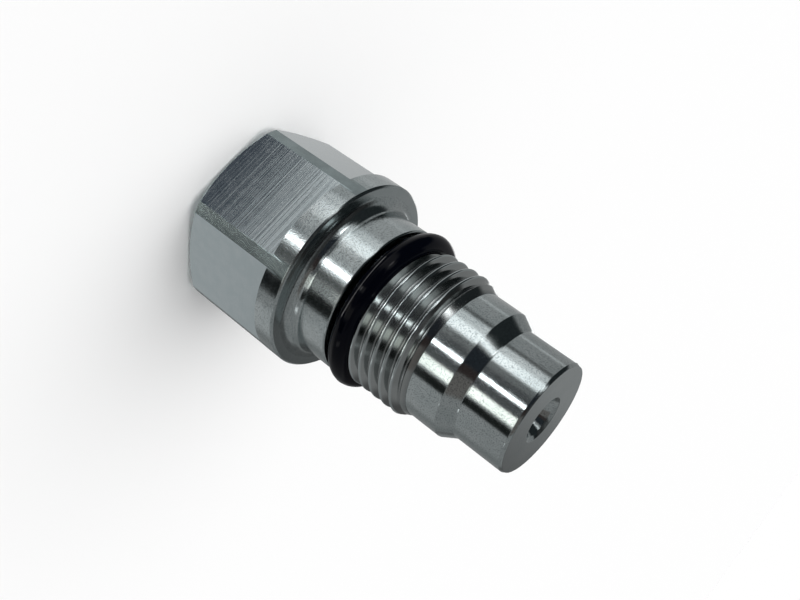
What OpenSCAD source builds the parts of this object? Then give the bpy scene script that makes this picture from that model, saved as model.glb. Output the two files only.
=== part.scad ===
// Screw-in plug that closes the port of a pressure relief valve: a hex-headed steel plug
// turned from round bar, with a stepped nose, and the O-ring that seals it.
// The plug stands on the back of its head, axis along +Z, nose up.
// The origin is at the centre of the back face of the head. All sizes are in millimetres.

/* [Hex head] */
// Size across the hex flats, which takes the spanner
head_flats = 22; // [19:0.5:24]
// Diameter of the round bar, left on the collar and on the six corners of the head
bar_d = 24.6; // [23:0.1:30]
// Length of the milled flats, from the back face to the collar
head_len = 13.1; // [8:0.1:24]
// Diameter of the flat back face, inside the chamfer
back_face_d = 20.8; // [14:0.1:21.8]
// Slope of the back chamfer, measured from the back face
back_chamfer_angle = 30; // [15:1:45]

/* [Collar and shank] */
// Thickness of the round collar
collar_len = 2.8; // [2:0.1:8]
// Chamfer on the front edge of the collar
collar_edge = 0.25; // [0.1:0.05:0.6]
// Diameter of the shank behind the seal
shank_d = 19.1; // [18.6:0.1:20.6]
// Length of the shank, from the collar to the seal groove
shank_len = 5.4; // [2.5:0.1:14]
// Radius of the fillet between the collar and the shank
root_fillet = 1.5; // [0.3:0.1:1.8]
// Edge break on the shank where it meets the groove
groove_edge = 0.15; // [0.05:0.05:0.4]

/* [Seal] */
// Inside diameter of the O-ring
ring_bore_d = 15; // [13.8:0.1:15.4]
// Thickness of the O-ring section
ring_section = 2.65; // [2.3:0.05:3]
// Room for the O-ring along the groove, beyond its own thickness
groove_play = 0.55; // [0.2:0.05:1.5]
// Gap between the O-ring and the front wall of the groove
ring_gap = 0.05; // [0.02:0.01:0.15]
// Gap between the O-ring and the floor of the groove
ring_seat = 0.02; // [0.01:0.01:0.1]

/* [Thread] */
// Major diameter of the thread
thread_d = 18; // [17.8:0.1:18.4]
// Pitch of the thread, right-handed
thread_pitch = 1.5; // [1.25:0.05:1.5]
// Length of the thread, from the groove to the end of its lead chamfer
thread_len = 7.66; // [4:0.02:20]
// Slope of the lead chamfer, measured from the axis
lead_angle = 30; // [20:1:40]
// Turn of the thread about the axis against the hex head
thread_turn = 135; // [0:1:359]

/* [Nose] */
// Diameter of the pilot land in front of the thread
land_d = 16.1; // [14.6:0.1:16.1]
// Length of the pilot land
land_len = 4.1; // [1:0.1:12]
// Length of the cone between the pilot land and the spigot
taper_len = 1.8; // [0.5:0.1:5]
// Diameter of the spigot
spigot_d = 14; // [9:0.1:14.4]
// Length of the spigot, with its edge break
spigot_len = 6.35; // [4:0.05:16]
// Edge break round the nose, along the axis
nose_edge_len = 0.35; // [0.1:0.05:0.8]
// Edge break round the nose, across the axis
nose_edge_wid = 0.2; // [0.1:0.05:0.8]

/* [Centre hole] */
// Diameter of the pilot drill
pilot_d = 2.5; // [1:0.1:3]
// Length of the pilot drilling, before its point
pilot_len = 3; // [1.5:0.1:5]
// Diameter of the centring cone at its mouth
cone_mouth_d = 5; // [3.2:0.1:6]
// Angle of the centring cone
cone_angle = 60; // [60:1:90]
// Width of the edge break round the mouth
mouth_edge = 0.36; // [0.1:0.02:0.6]
// Angle of the drill point
drill_angle = 118; // [110:1:140]

/* [Hidden] */

// roundness of the true circles, and facets in one turn of the thread
$fn = 96;
turn_facets = 72;
// a cut runs this far past the face it leaves
past = 1;

// radii
bar_r = bar_d / 2;
shank_r = shank_d / 2;
land_r = land_d / 2;
spigot_r = spigot_d / 2;
ring_r = ring_bore_d / 2 + ring_section / 2;
floor_r = ring_bore_d / 2 - ring_seat;
back_r = back_face_d / 2;

// stations along the axis, from the back face to the nose
back_chamfer_top = (bar_r - back_r) * tan(back_chamfer_angle);
collar_rear = head_len;
collar_front = collar_rear + collar_len;
groove_rear = collar_front + shank_len;
groove_len = ring_section + groove_play;
groove_front = groove_rear + groove_len;
ring_z = groove_front - ring_gap - ring_section / 2;
thread_end = groove_front + thread_len;
land_end = thread_end + land_len;
spigot_start = land_end + taper_len;
nose_end = spigot_start + spigot_len;

// the fillet stays inside the collar's face and the shank
fillet = min(root_fillet, bar_r - collar_edge - shank_r, shank_len - groove_edge);

// metric thread form: crest an eighth of the pitch wide, 60 degrees between the flanks
thread_r = thread_d / 2;
thread_depth = 0.6134 * thread_pitch;
thread_root_r = thread_r - thread_depth;
flank_slope = 1 / tan(30);
flank_len = thread_depth / flank_slope;
crest_half = thread_pitch / 16;
// the lead chamfer falls from the crests to the roots at the end of the thread
lead_slope = tan(lead_angle);
lead_start = thread_end - thread_depth / lead_slope;
// a crest that the chamfer has taken away keeps this much height, so that its facets stay open
least_crest = 0.01;

// The two edges of one crest, as [radius, height], where its flanks reach the crest or the chamfer.
// Edge -1 is the rear one and edge 1 is the front one of the crest whose middle is at height z.
function crest_edge(z, edge) =
    let (full = z + edge * crest_half,
         cut = (flank_slope * full + edge * -lead_slope * lead_start) / (flank_slope - edge * lead_slope),
         z_cut = full > lead_start ? cut : full,
         r_cut = full > lead_start ? thread_r - (z_cut - lead_start) * lead_slope : thread_r,
         r = max(r_cut, thread_root_r + least_crest))
    [r, full + edge * (thread_r - r) / flank_slope];

// One pitch of the thread form from a root to the next, as [radius, height]
function thread_form(z) = [
    [thread_root_r, z - crest_half - flank_len],
    crest_edge(z, -1),
    crest_edge(z, 1),
    [thread_root_r, z + crest_half + flank_len]];

// Threaded rod from bottom to top, cut square at both ends
module threaded_rod(bottom, top) {
    turns = ceil((top - bottom) / thread_pitch) + 3;
    first = bottom - 1.5 * thread_pitch;
    form = len(thread_form(0));
    rows = form * turns;
    last_column = (turn_facets - 1) * rows;
    // one column of points for each step round the axis; each column climbs a little on the last
    columns = [
        for (i = [0 : turn_facets - 1], k = [0 : turns - 1])
            let (a = 360 * i / turn_facets)
            for (p = thread_form(first + thread_pitch * (k + i / turn_facets)))
                [p[0] * cos(a), p[0] * sin(a), p[1]]];
    low = len(columns);
    high = low + 1;
    tips = [[0, 0, first - thread_pitch], [0, 0, first + thread_pitch * (turns + 1)]];
    // after a whole turn a column meets the first one a pitch higher up
    walls = [
        for (i = [0 : turn_facets - 1])
            let (closing = i == turn_facets - 1,
                 here = i * rows,
                 next = closing ? form : here + rows)
            for (j = [0 : rows - 2 - (closing ? form : 0)])
                each [[here + j, here + j + 1, next + j + 1], [here + j, next + j + 1, next + j]]];
    low_ring = concat([for (i = [0 : turn_facets - 1]) i * rows], [for (j = [form : -1 : 1]) j]);
    high_ring = concat([for (i = [1 : turn_facets]) i * rows - 1],
                       [for (j = [1 : form]) last_column + rows - 1 - j]);
    ring = len(low_ring);
    ends = [
        for (k = [0 : ring - 1])
            let (after = (k + 1) % ring)
            each [[low, low_ring[k], low_ring[after]], [high, high_ring[after], high_ring[k]]]];
    intersection() {
        polyhedron(points = concat(columns, tips), faces = concat(walls, ends), convexity = 10);
        translate([0, 0, bottom])
            cylinder(h = top - bottom, r = thread_r + past);
    }
}

// Outline of the turned part from the axis outwards, as [radius, height], without fillet and thread.
// Its rear end in the thread is buried in the threaded rod.
turned_outline = [
    [0, 0], [back_r, 0], [bar_r, back_chamfer_top],
    [bar_r, collar_front - collar_edge], [bar_r - collar_edge, collar_front],
    [shank_r, collar_front], [shank_r, groove_rear - groove_edge], [shank_r - groove_edge, groove_rear],
    [floor_r, groove_rear], [floor_r, thread_end - past],
    [land_r, thread_end - past], [land_r, land_end],
    [spigot_r, spigot_start], [spigot_r, nose_end - nose_edge_len],
    [spigot_r - nose_edge_wid, nose_end], [0, nose_end]];

// Everything that the lathe makes, apart from the thread
module turned_blank() {
    rotate_extrude()
        difference() {
            union() {
                polygon(turned_outline);
                translate([shank_r - past, collar_front - past])
                    square(fillet + past);
            }
            translate([shank_r + fillet, collar_front + fillet])
                circle(r = fillet);
        }
}

// Six flats milled along the bar; what is left between them are narrow strips of the round bar
module hex_cuts() {
    for (k = [0 : 5])
        rotate([0, 0, 30 + 60 * k])
            translate([head_flats / 2, -bar_r, -past])
                cube([bar_r, bar_d, head_len + past]);
}

// Lathe centre in the nose: edge break, centring cone and blind pilot drilling
module centre_hole() {
    mouth_r = cone_mouth_d / 2;
    pilot_r = pilot_d / 2;
    cone_top = nose_end - mouth_edge;
    pilot_top = cone_top - (mouth_r - pilot_r) / tan(cone_angle / 2);
    pilot_foot = pilot_top - pilot_len;
    rotate_extrude()
        polygon([
            [0, nose_end + past], [mouth_r + mouth_edge + past, nose_end + past],
            [mouth_r, cone_top], [pilot_r, pilot_top], [pilot_r, pilot_foot],
            [0, pilot_foot - pilot_r / tan(drill_angle / 2)]]);
}

module plug_body() {
    color([0.60, 0.62, 0.62]) {
        difference() {
            turned_blank();
            hex_cuts();
            centre_hole();
        }
        rotate([0, 0, thread_turn])
            threaded_rod(groove_front, thread_end);
    }
}

module o_ring() {
    color([0.05, 0.05, 0.06])
        translate([0, 0, ring_z])
            rotate_extrude()
                translate([ring_r, 0])
                    circle(d = ring_section);
}

plug_body();
o_ring();
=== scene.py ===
# %% [markdown]
# # A hex-headed screw plug with its O-ring
# The plug closes the port of a pressure relief valve. It is one piece of bright steel, turned on a
# lathe from round bar: a hex head, a collar, a shank, a groove for the O-ring, a fine thread and a
# stepped nose. It stands on the back of its head, with its axis along Z and its nose up.
#
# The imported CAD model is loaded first. It says where everything is, and every piece made below is
# modelled in its frame, in metres.

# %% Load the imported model
from math import cos, pi, radians, sqrt, tan

import bmesh
import bpy
from mathutils import Matrix, Vector


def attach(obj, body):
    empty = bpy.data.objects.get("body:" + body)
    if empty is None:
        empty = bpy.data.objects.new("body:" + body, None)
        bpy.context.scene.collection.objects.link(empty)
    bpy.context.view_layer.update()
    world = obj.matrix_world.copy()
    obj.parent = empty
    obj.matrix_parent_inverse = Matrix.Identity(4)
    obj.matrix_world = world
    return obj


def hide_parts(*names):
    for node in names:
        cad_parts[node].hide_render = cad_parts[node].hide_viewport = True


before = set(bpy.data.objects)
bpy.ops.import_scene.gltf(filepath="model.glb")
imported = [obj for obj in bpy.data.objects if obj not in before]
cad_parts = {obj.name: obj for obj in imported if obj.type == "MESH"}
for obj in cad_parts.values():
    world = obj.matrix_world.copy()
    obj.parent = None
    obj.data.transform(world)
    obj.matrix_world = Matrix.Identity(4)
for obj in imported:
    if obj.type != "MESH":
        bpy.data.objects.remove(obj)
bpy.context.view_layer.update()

# %% [markdown]
# ## Sizes
# The sizes are those of the CAD model, in millimetres. Stations are measured along the axis from the
# back of the head. A maker would read them off the drawing, so they come first and have names.

# %% Sizes of the plug, in millimetres
MM = 0.001
HEAD_FLATS, BAR_D, BACK_FACE_D, BACK_SLOPE = 22, 24.6, 20.8, 30
COLLAR_REAR, COLLAR_FRONT, COLLAR_EDGE = 13.1, 15.9, 0.25
SHANK_D, ROOT_FILLET = 19.1, 1.5
GROOVE_REAR, GROOVE_FRONT, GROOVE_EDGE, GROOVE_FLOOR_D = 21.3, 24.5, 0.15, 14.96
THREAD_D, PITCH, THREAD_END, LEAD_SLOPE, THREAD_TURN = 18, 1.5, 32.16, 30, 135
LAND_D, LAND_END = 16.1, 36.26
SPIGOT_D, SPIGOT_START, NOSE_END = 14, 38.06, 44.41
NOSE_EDGE_LEN, NOSE_EDGE_WID = 0.35, 0.2
CONE_MOUTH_D, MOUTH_EDGE, CONE_ANGLE, PILOT_D, PILOT_LEN, DRILL_ANGLE = 5, 0.36, 60, 2.5, 3, 118
RING_BORE_D, RING_SECTION, RING_Z = 15, 2.65, 23.125
SMALL_EDGE, INNER_ROUNDING, FLAT_EDGE = 0.045, 0.12, 0.05
ROUND_STEPS, RING_STEPS = 240, 160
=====
Please print the material above exactly as it appears, from its first line through the line containing "back_chamfer_angle = 30; // [15:1:45]", inclusive, and stop there.

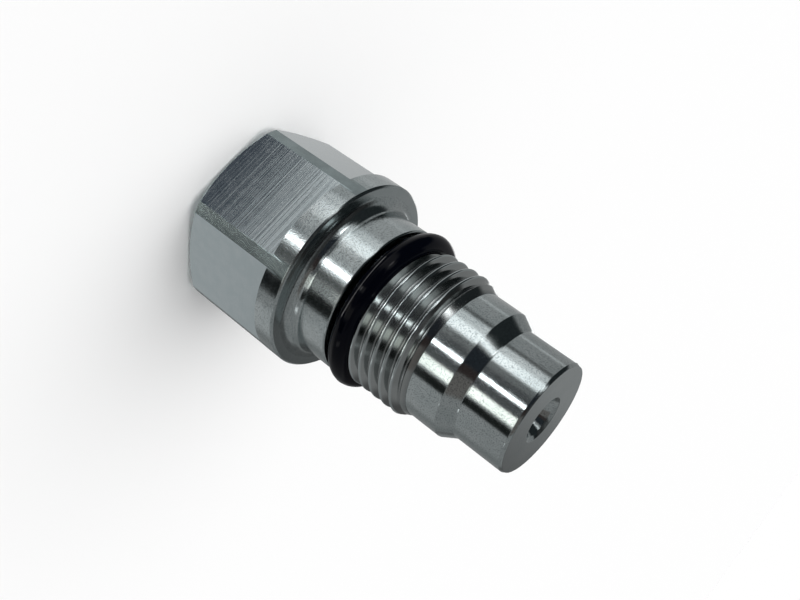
What OpenSCAD source builds the parts of this object? Then give the bpy scene script that makes this picture from that model, saved as model.glb. Output the two files only.
=== part.scad ===
// Screw-in plug that closes the port of a pressure relief valve: a hex-headed steel plug
// turned from round bar, with a stepped nose, and the O-ring that seals it.
// The plug stands on the back of its head, axis along +Z, nose up.
// The origin is at the centre of the back face of the head. All sizes are in millimetres.

/* [Hex head] */
// Size across the hex flats, which takes the spanner
head_flats = 22; // [19:0.5:24]
// Diameter of the round bar, left on the collar and on the six corners of the head
bar_d = 24.6; // [23:0.1:30]
// Length of the milled flats, from the back face to the collar
head_len = 13.1; // [8:0.1:24]
// Diameter of the flat back face, inside the chamfer
back_face_d = 20.8; // [14:0.1:21.8]
// Slope of the back chamfer, measured from the back face
back_chamfer_angle = 30; // [15:1:45]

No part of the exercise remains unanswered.